Injection Molding in the Medical Device Industry
The molding press has become the control center of the manufacturing cell, linking auxiliary equipment, material handling, and other equipment together in the machine controller. That has been a constant evolution since 1989.
Injection molding is commonly used to manufacture medical parts in large quantities with reliable consistency. Understanding all the variables of injection molding and their impact on successful processing is particularly important for medical device manufacturers, who require tight tolerances and unique performance requirements. Equipment design, material performance, process variables, and part design specifics all contribute to the performance quality of any injection-molded medical part.
Medical injection molders consumed just over 664 million lbs (310,000 tons) of resin in 2009 and rose to an estimation of 693.5 million lbs (350,000 tons) in 2010, as per Mastio & Company’s study.
Growth rates through 2012 averaged 4.4%, which is quite strong compared to most other businesses currently, but certainly not as robust as what was anticipated a few years ago.
The medical molding business is less susceptible to economic swings than most other industries. Despite the weak economic condition in 2009, molders have seen an uptick in their business.
However, medical molders are also feeling pressure from hospitals to lengthen the life of their products. Some hospitals spend as much as $1 million on heat testing, so one can produce parts that can withstand the myriad of sterilization procedures used throughout the world.
Medical Injection Molding (MIM) is more than a plastics process. The medical molding process goes well beyond a machine, mold and material. Important factors of MIM are quality control capabilities and operational controls.
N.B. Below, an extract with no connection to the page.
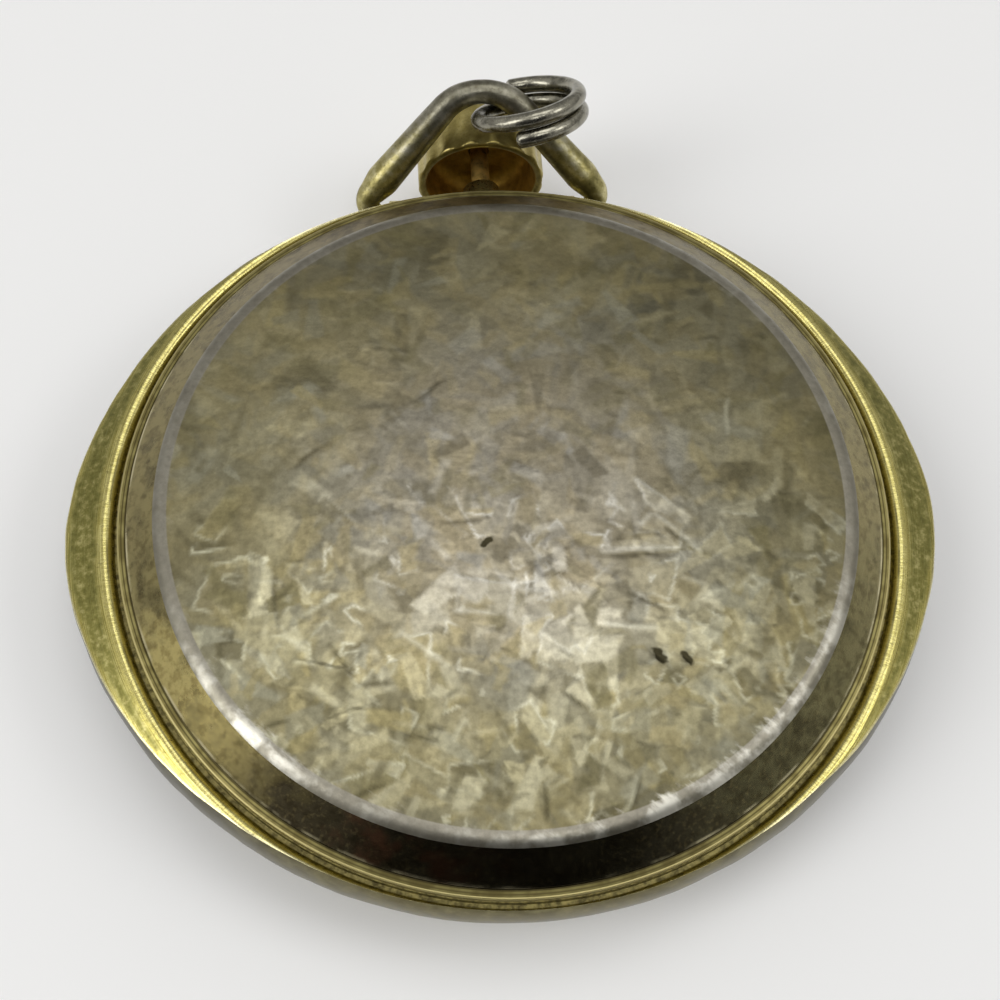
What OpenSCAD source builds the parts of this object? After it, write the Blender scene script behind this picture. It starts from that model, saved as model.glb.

Quality system compliance is one of the foremost requirements for medical molding. Many molders are using some version of the ISO quality system.
Medical OEMs are looking for total solutions from their molding partners in areas such as part and tool design, prototyping, and part qualifications/validations, among other things (which Eastek International can most definitely do). Some molders are investing more resources into research and product development, believing that new products will define the future of the medical supply business.
Competition is becoming stiffer as more international molders enter the market. The FDA regulations and rigorous product approval processes put in place by OEMs make this a difficult market to enter. Reluctance on part of the OEM to switch once a molder has been approved because of the red tape involved also acts as an entry barrier. MIMs tend to be highly automated and equipped with clean rooms and controlled processing environments. Resins utilized are chosen because they meet FDA standards for clarity, durability, purity, and strength. (For some applications, resins must be able to withstand gamma radiation or other sterilization processes without changes in color, dimensions, or physical characteristics.)
Some Factor Affecting MIM Market
Some other factors that have affected the market of medical injection molded products are:
- Pressure on pricing
- Mergers in medical device industry (OEM)
- Increasing length of life by hospitals due to reduce cost of incineration of used products
- Higher needs for better sterilization resistance
- Stiffer competition from international market
Some Facts on Medical Device Molding
Medical Device Molding is a significant portion of the total medical device market. With a population over 300 million, the USA is the third largest country in the world, behind China and India.
By 2018, the forecast is that revenues will reach $1.45 billion, fueled by a compound annual growth rate of 5.2%.
Medical technology applications place high demands on injection molding machines and the production line. Top performance can only be achieved with sophisticated technology and detailed process know-how.
- Several factors are driving the global plastics medical market including:
- Improved sterilization techniques,
- A shift towards disposable device’
- The development of enhanced plastic materials.
- The characteristics of today’s materials:
- Chemical Resistance
- Light Weight
- Design Flexibility
All of which make plastics an ideal choice for medical applications.